In the Putnam case, the Supreme Court insists that if the Legislature is going to interfere with somebody’s ability to sue, it has to provide a complete substitute process and substantial rights that make sure the plaintiff can collect reasonable compensation.

Consider the way industrial insurance is handled by the Department of Labor and Industries. It used to be that if an employee got hurt because of an unsafe workplace, he had to sue his boss to recover for his injuries. He might win, but he might lose. Then lawmakers came up with industrial insurance, which would compensate injured workers no matter who was at fault. To make it palatable to employers, who foot the bill, they took away workers’ right to sue in court for more damages, or for large emotional damage awards.

Courts in all states accepted this limitation on each side’s due process rights, because each side got something of value guaranteed in return. The Legislature could modify procedure as part of a “compromise” that guaranteed workers compensation without risk of losing lawsuits. Thus, an administrative procedure can constitutionally replace a court procedure.

The L&I example is a system of “strict liability.” No one fights over liability, but there can be administrative disputes over the extent of the damages. Again, this process is only administrative, with court review of the process, but not of the result.

I believe it is time for strict liability in medicine – time for a medical scheme that resembles L&I. There should be compensation, without worrying about “fault” determinations, for all people injured as medical consumers. Here are the major bases for my view:

First, I worked in a surgery ward for a year and a half when I was an undergraduate, and I know that vast amounts of medical malpractice never get litigated, or even acknowledged by patients, and harmed patients don’t recover their damages.

Second, when a medical procedure causes harm, that is a “cost” of medicine, and it is a “cost” that is “privatized” to the harmed person. It is an “externality” – a cost imposed upon society that only random private individuals must bear, and it does not appear in the “price” of medicine.

If we have a scheme of strict liability, then all costs of medicine – the good results and bad results – will be incorporated into the “price” of medicine. (Economists call this “internalizing” all costs of a product.) Just as a dangerous industry, like coal mining, has high L&I fees, so will dangerous surgeries have to internalize the costs of all harm done by the procedures.

Safe surgeries, like safe jobs, will have little additional insurance cost to incorporate into their prices.

Doctors and patients need not fight over liability. All harms will be reasonably, though modestly, compensated through an administrative process. This is consistent with Putnam.

I firmly believe that medical services are over-consumed in America, because their price hides the losses of the bad outcomes. With strict medical liability, resembling L&I, all harmed persons will get something, and all costs of the medical industry will be incorporated into the system.

Some doctors will be trying to stir outrage over this decision, as they wish for malpractice to be hidden, and they wish for the rate of bad outcomes to be obscured.

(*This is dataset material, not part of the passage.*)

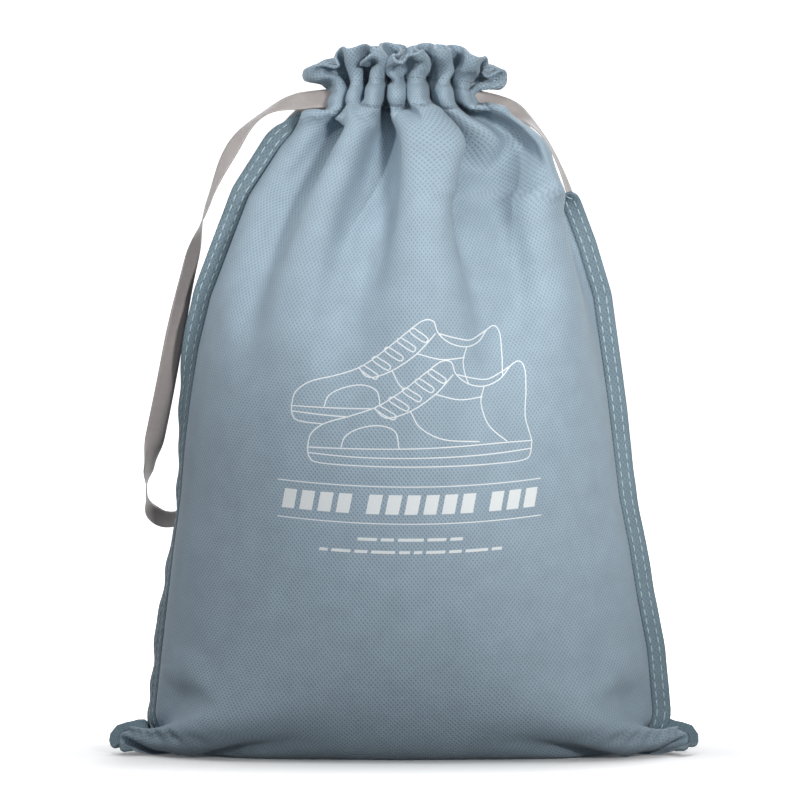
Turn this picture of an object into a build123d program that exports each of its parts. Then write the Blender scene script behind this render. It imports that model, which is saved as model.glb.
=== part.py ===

Instead of lapsing into a “culture war” over trial lawyers vs. defense lawyers, let us use the Putnam decision to make sure that the medical industry pays its full way.

Currently, too many medically harmed people go without compensation, and without media attention, while the very, very few who might get “too much recovery” for, say, losing a limb needlessly, are highlighted in a drama-seeking media.

With L&I as the model, we can build an administrative system of strict liability, which internalizes all the costs of medicine into the price of medical goods and services.

This will allow society and individuals to properly allocate resources to the medical industry.

Craig Mason is a Spokane native, attorney and educator.